Someone else must set!

When someone other than the setter sets, bad things happen.

This reality makes serving to zone one an ideal strategy when playing younger teams or teams that struggle with non-setters setting.

This strategy may not work if your opponent is smart enough to “hide” their setter, avoiding having the setter making the first pass.

However, the setter is likely still going to struggle with a pass coming from another player in zone one.

The angle is challenging and will often coerce younger setters into setting middle or right every time.

Thus, even if the setter is hidden on serve receive, your players can feel confident that the ball will be attacked by the middle or right-side hitter.

Zone Two Serving


Serving strategy certainly goes beyond knocking the ball into zone one every time in hopes the opposing setter will take the first contact or struggle with the passing angles.

This is where things begin to get a little more advanced from a strategy perspective.

We must take a moment to discuss the importance of knowing your opponent and the tendencies of their players.

Each rotation features a “go-to” hitter.

Identifying this player will do wonders for your serving strategy.

For instance, if your opponent wants to run a slide attack, serving to zone two is ideal. This makes it very challenging to execute a slide.

To expand on this strategy, avoid serving to the right side of the court (zone four and five).

It is far easier to run the slide if the pass is coming from those spots.

Zone Three Serving


A good serve to zone three holds two strategic advantages.

First, it will often eliminate the libero from getting the first contact. Most teams feature a libero that is an excellent passer. Avoiding this person is a good place to start when it comes to the serve.

Secondly, serving to zone three often puts the onus of a good pass on a front-row player. No offense, but we all know our good middles are not known for their passing prowess.

Additionally, getting a middle to deal with the first contact can take them out of the attack entirely.

Zone Four Serving


In lower levels of play, your outside hitter is often an all-around good player.

This strategy may not work in those instances.

If you know your opponent has a great outside hitter that struggles with passing, this might be the place to take advantage.
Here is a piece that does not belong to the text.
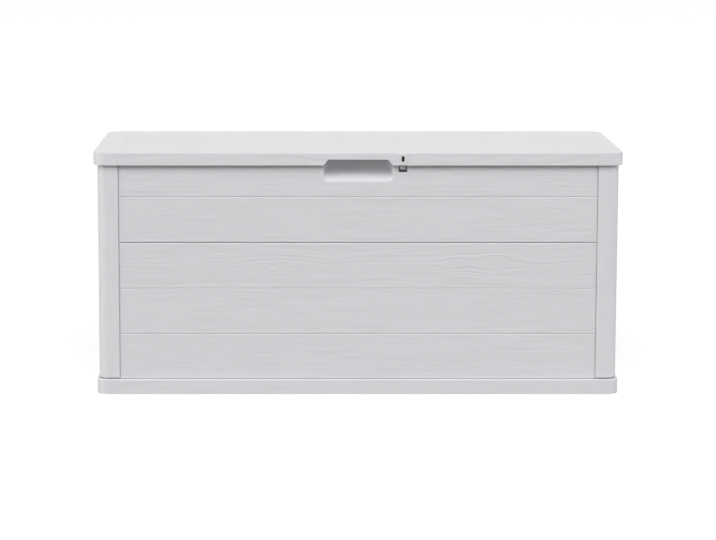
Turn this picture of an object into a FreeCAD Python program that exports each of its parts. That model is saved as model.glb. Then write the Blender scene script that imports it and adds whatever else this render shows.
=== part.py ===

Even outside hitters who are good passers can struggle with the timing of serve receive to approach and hit.

From a psychological perspective, setters often avoid setting the player that passed them the ball.

If you need to get the outside hitter out of the play and she pulls back slightly into serve receive help, then absolutely try serving zone four.

Your zone four strategy can often depend on the age or skill level of competition.

For younger players, you might be better off serving zone six.

Serving zone four allows younger players to make a shorter pass. They are less likely to make a wild pass from this position, as they are less concerned about the distance they have to cover to get the ball to the setter.

Intermediate players will often struggle with a zone four serve.

The short serve is unusual at this skill level and can come on as a surprise. However, it’s important to scout your opponent, as many intermediate squads’ best all-around players are outside hitters and setters.

Zone four works at higher levels when you have an offense that really wants to keep their outside hitter away from being the first contact.

The hesitancy of the outside hitter to make the play can lead to a slow-developing play or a bad pass.

If the outside hitter is the best player on your opponents’ team, pepper her with serves to keep her out of rhythm.

Zone Five Serving


Zone five can become a gold mine if the outside hitter backs way up to pass.

Zone four can help eliminate the outside hitter but if she is way back in serve receive, serving zone five can be a lucrative strategy.

Advanced servers should work to push the outside hitter even farther back by putting the serve higher into the upper body of the player.

This will force her momentum backward and make it very difficult for her to get into a normal approach and hit.

If you can accomplish this, you are essentially eliminating a hitter for your blockers to worry about.

The block is now focused on two attackers, giving the advantage to the blocking players.

Zone Six Serving


Zone six is for servers that struggle with accuracy and for flummoxing teams that are flat out bad at passing.

If you end up facing a bad passing team, call deep zone six every time.

Beginners or 13 and younger:

The unfortunate truth is this age/skill group struggles to pass from deep on the court.

The combination of smaller size, limited range, and difficulty passing long distances makes this group a prime target for the deep zone six serve.

Use Your Instincts

Coaches should rely on their preparation (scouting) and instinct when it comes to serving zones and the strategies involved.

No one zone is the perfect spot but there may be one that is highly effective against your opponent.

As your opponent adapts, you will need to try other volleyball zones to keep them on their heels.